Following Hannes Coetzee is David Framer and his band. He’s a white Afrikaner, about 60, a performer, playwright, who was asked by Astor to research the musical traditions of the area and come up with local talent. This guy is a complete character, dressed in a pork-pie hat, red leather shoes, a zebra skin guitar strap, striped vest, string tie. After the first song he motions to a women back stage that he’d like something to drink. I see him mouth the word “vodka.” She brings the bottle on stage and pours him about ten fingers into a big water glass. He’s strictly high intensity rock and roll, bringing in Chuck Berry moves, while his two back-up singers (dressed like church matrons) wail away next to him. His band is tight, tight, tight. The crowd is up and dancing, singing along. They know this guy. They know all the words. The sun is going down, the stage lights come on, David Kramer and his band are now bathed in red and green light. If this isn’t lekker nothing is. Hannes joins him and starts to dance on stage with Kramer, butt to butt, legs swinging wildly in the night air. The crowd is pulsing, arms raised, smiling and laughing.

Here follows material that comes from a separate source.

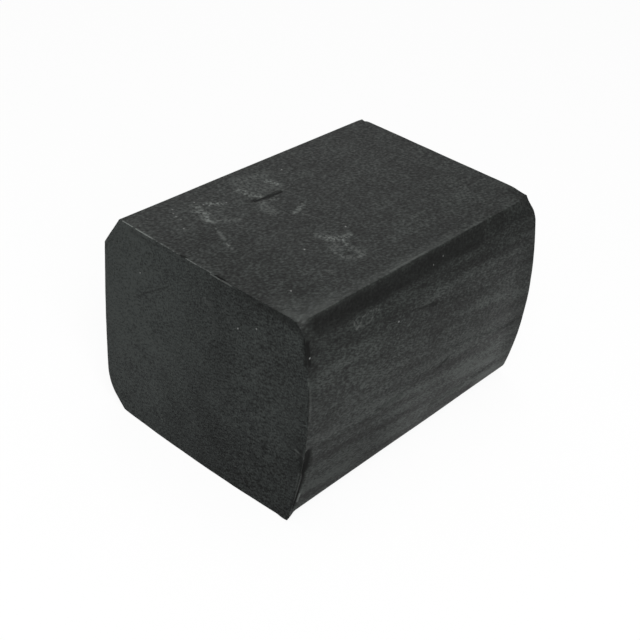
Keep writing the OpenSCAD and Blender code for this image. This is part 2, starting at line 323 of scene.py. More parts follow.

After Kramer does his encore I must slip away. Someone is waiting for me at the airport in Cape Town. The mountains have a wash of red light on them now. I am still smiling, laughing out loud actually, because I am certain that what I have just experienced might be the highlight of my year in South Africa. Someone grabs my shoulder tightly in an expression of brotherhood as they pass by. A second small man ricochets off me. He’s as relaxed as a pillow, laughing, dancing, smiling a toothless grin as he floats away. He’s lit. So lit.

“Lekker,” I say.

“Lekker, lekker,” he says back, and his face explodes into a craze of brown wrinkles as he is swallowed by the crowd.